Hawaii’s sun-kissed shores and verdant foliage supply the setting.
Perhaps the best thing "The Descendants" has to offer is its depiction of Hawaii as a place like any other that only appears as a tropical paradise on the surface. Payne has mastered a certain style of deadpan humor exemplified in a scene where Clooney's suddenly informed cuckold runs down a suburban Hawaiian street in sandals. Matt is anxious to question his friends about their knowledge of the man his wife was cheating on him with before she was critically injured in a waterskiing accident that introduced the movie. There’s a slapstick air to Clooney’s gawky physicality and the sound of flip-flops hitting asphalt.
Still, it’s a scene you feel like you’ve already seen a hundred times before. There’s numbness to the humor. Clearly the filmmaker believes his juxtaposition of plot revelation and character motivation have an inertia of latent comic import, but the sequence calls attention to the filmmaker’s intention and away from the story at hand.
Matt King is a native Hawaiian whose family ancestry traces back for several generations. A major aspect of the plot involves Matt’s powerful position as the primary holder of a land trust of 25,000 acres of protected land on Kauai. The family is pressing Matt to endorse a sell-off of the lush terra firma to developers who will permanently alter the landscape with whatever concrete-and-steel structures they deem most profitable.
The sudden demand for Matt to act as a communicative dad to his 11-and-17-year-old daughters coincides with his desire to act responsibly in relation to the precious land he controls.
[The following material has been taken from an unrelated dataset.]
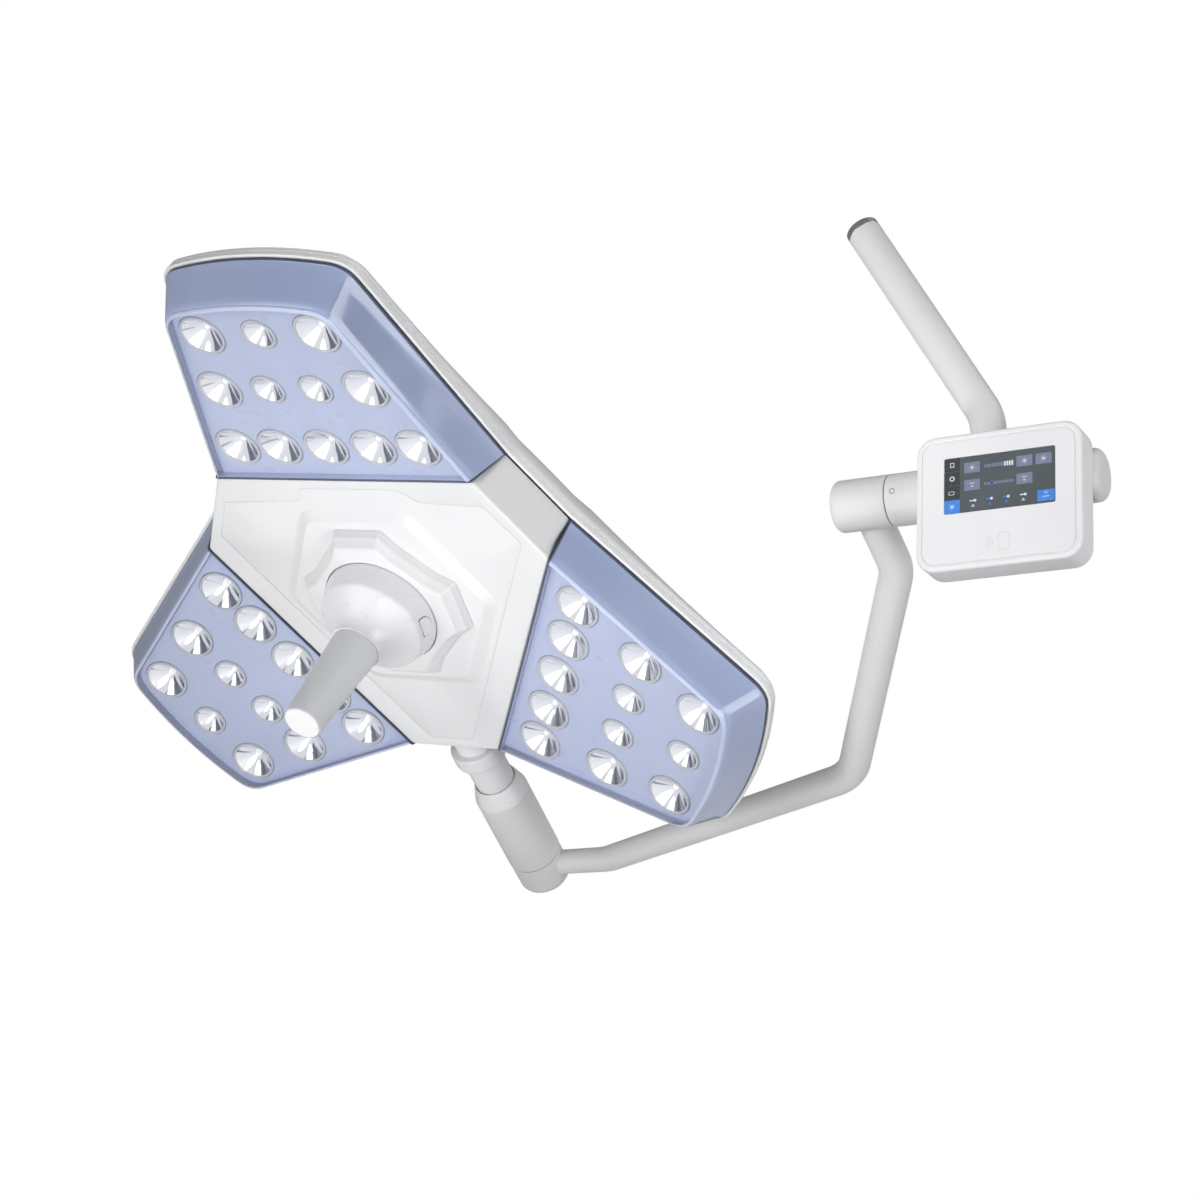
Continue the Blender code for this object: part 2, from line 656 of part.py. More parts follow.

His ability to make peace with his wife’s indiscretions and come to grips with her fate as it relates to their family and friends brings an added amount of character development.
From a dramatic standpoint Matt’s transition to maturity doesn’t have much to push against. When he makes a controversial decision about the land trust in the presence of the other share holders the filmmaker doesn’t deem it necessary to show how the character handles the fall out in the moment. Since Matt’s wife is in a coma, there isn’t much for the grieving husband to do other than forgive her her trespasses. The entire narrative exists in a corner-painted bubble of predetermined logic.
Alexander Payne is certainly a competent director. He knows just where to put the camera. But as a writer he remains stuck in a navel-gazing rut. “About Schmidt” (2002) fell prey to Payne’s sluggish sense of ponderous melancholy humor. “Sideways” was his best film because he stepped outside his need to gaze upon ugliness for its own sake. In “The Descendants,” Payne presents melodrama as comedy. Nothing is as sad or as funny as it pretends. You might want to laugh or just die trying.